The biggest increase on the financial asset side was recorded by the value of unlisted shares, due solely to revaluation. Slightly slower growth in deposits was accompanied by significant changes in their sector allocation. On the one hand, other deposits deposited with the CNB increased significantly; on the other, other deposits received by commercial banks from abroad declined. The overall growth in financial assets was significantly dampened by a decline in the value of debt securities. Holdings of government bonds and to a lesser extent bank bonds decreased. Investment in corporate issues also recorded a decline. The value of loans likewise fell.

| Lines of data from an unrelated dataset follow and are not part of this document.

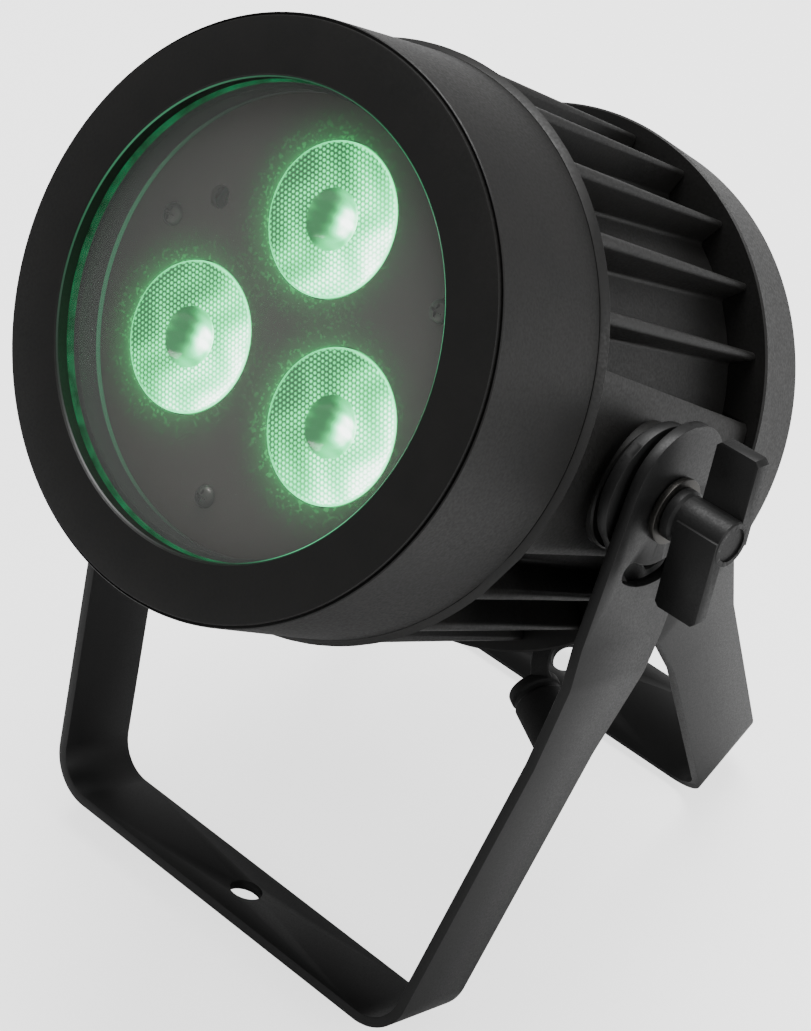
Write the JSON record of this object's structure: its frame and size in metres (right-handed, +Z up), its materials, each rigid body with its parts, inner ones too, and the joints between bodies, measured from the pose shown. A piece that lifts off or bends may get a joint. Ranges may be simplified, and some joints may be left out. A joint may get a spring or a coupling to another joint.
{
  "type": "par can light",
  "caption": "Round LED par light with lenses behind a front glass, a finned heatsink body, and two hinged U-shaped brackets clamped by wing knobs.",
  "frame": {"origin": "middle of the footprint, on the floor", "axes": "-Y is the way the light faces, +Z up, X along the pivot"},
  "size_m": [0.2146, 0.2072, 0.2668],
  "materials": {
    "paint": "cast aluminium under black powder coat, fine texture, semi-matt",
    "bracket": "black powder coat, smooth satin",
    "inner": "matt black moulded plastic",
    "plate": "dark grey matt coated sheet",
    "plastic": "black glass-filled nylon, fine spark texture",
    "rubber": "matt black moulded rubber",
    "steel": "zinc plated",
    "board": "solder mask over a printed board",
    "glass": "clear toughened glass",
    "lens": "clear acrylic lens lit green, dimpled face",
    "led": "silicone dome over a green LED"
  },
  "bodies": {
    "front_bracket": {"front_bracket": "bracket"},
    "rear_bracket": {"rear_bracket": "bracket"},
    "head": {"front_housing": "paint", "glass_gasket": "rubber", "front_glass": "glass", "glass_retainer": "inner", "housing_seal": "rubber", "lens_plate": "plate", "led_board": "board", "recessed_screw": "steel", "heatsink_housing": "paint", "rear_cap": "paint", "rear_seal": "rubber", "power_socket": "plastic", "data_socket": "plastic", "data_socket_cap": "rubber", "vent_plug": "plastic", "driver_board": "board", "driver_transformer": "inner", "driver_capacitor": "inner", "socket_plug": "rubber", "plug_tether": "rubber", "lens_1": "lens", "lens_holder_1": "inner", "led_1": "led", "plate_screw_1": "steel", "plate_standoff_1": "steel", "driver_post_1": "steel", "lens_2": "lens", "lens_holder_2": "inner", "led_2": "led", "plate_screw_2": "steel", "plate_standoff_2": "steel", "driver_post_2": "steel", "lens_3": "lens", "lens_holder_3": "inner", "led_3": "led", "plate_screw_3": "steel", "plate_standoff_3": "steel", "driver_post_3": "steel", "cap_screw_1": "steel", "cap_screw_2": "steel", "cap_screw_3": "steel", "cap_screw_4": "steel", "clamp_stud_right": "steel", "friction_washer_right": "rubber", "spacer_washer_right": "steel", "knob_washer_right": "steel", "clamp_stud_left": "steel", "friction_washer_left": "rubber", "spacer_washer_left": "steel", "knob_washer_left": "steel"},
    "wing_knob_right": {"wing_knob_right": "plastic"},
    "wing_knob_left": {"wing_knob_left": "plastic"}
  },
  "joints": [
    {"name": "head_tilt", "type": "hinge", "parent": "front_bracket", "child": "head", "pos_m": [0, 0.00117, 0.1622], "axis": [1, 0, 0], "range_deg": [-143, 126]},
    {"name": "rear_bracket_fold", "type": "hinge", "parent": "front_bracket", "child": "rear_bracket", "pos_m": [0, 0.00117, 0.1622], "axis": [1, 0, 0], "range_deg": [-30, 130]},
    {"name": "knob_turn_right", "type": "hinge", "parent": "head", "child": "wing_knob_right", "pos_m": [0.1, 0.00117, 0.1622], "axis": [1, 0, 0], "continuous": true},
    {"name": "knob_turn_left", "type": "hinge", "parent": "head", "child": "wing_knob_left", "pos_m": [-0.1, 0.00117, 0.1622], "axis": [-1, 0, 0], "continuous": true}
  ]
}
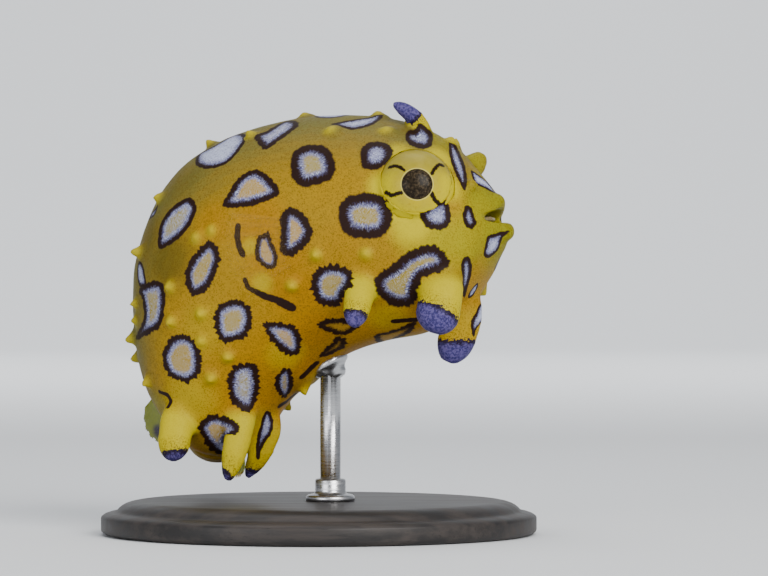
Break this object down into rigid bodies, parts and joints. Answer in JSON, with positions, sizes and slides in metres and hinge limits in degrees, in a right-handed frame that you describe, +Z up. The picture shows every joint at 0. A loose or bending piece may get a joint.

The liabilities side was affected mainly by a decrease in deposits, accompanied by a significant change in their time structure at the CNB. Unlisted shares, loans and, due to a transaction decrease in commercial loans provided by non-financial corporations, other accounts payable all declined in value. The fall in liabilities was offset mainly by growth in other equity and listed shares.

The changes in the values of financial instruments were reflected in the structure of the balance sheet. Under financial assets, the share of unlisted shares and deposits increased at the expense of debt securities, and to a lesser extent so did that of loans. Under liabilities, a rise in other equity and debt securities resulted in a decline in the share of deposits and loans.

Chart 8 Breakdown of financial assets and liabilities of the rest of the World
(in CZK billions)

Chart 8 Breakdown of financial assets and liabilities of the rest of the World


1 In cooperation with the Czech Statistical Office, the CNB is preparing a revision of the quarterly financial accounts for 2020. The revision will be published in June 2020 together with the data for the first quarter of 2020. The published data will be aligned with the revision of the national accounts and the Czech Republic’s balance of payments and international investment position. This “benchmark” revision (a regular exceptional data revision) is coordinated by Eurostat and the European Central Bank with the countries of the EU. The revision will cover the quarterly financial accounts time series since 2004.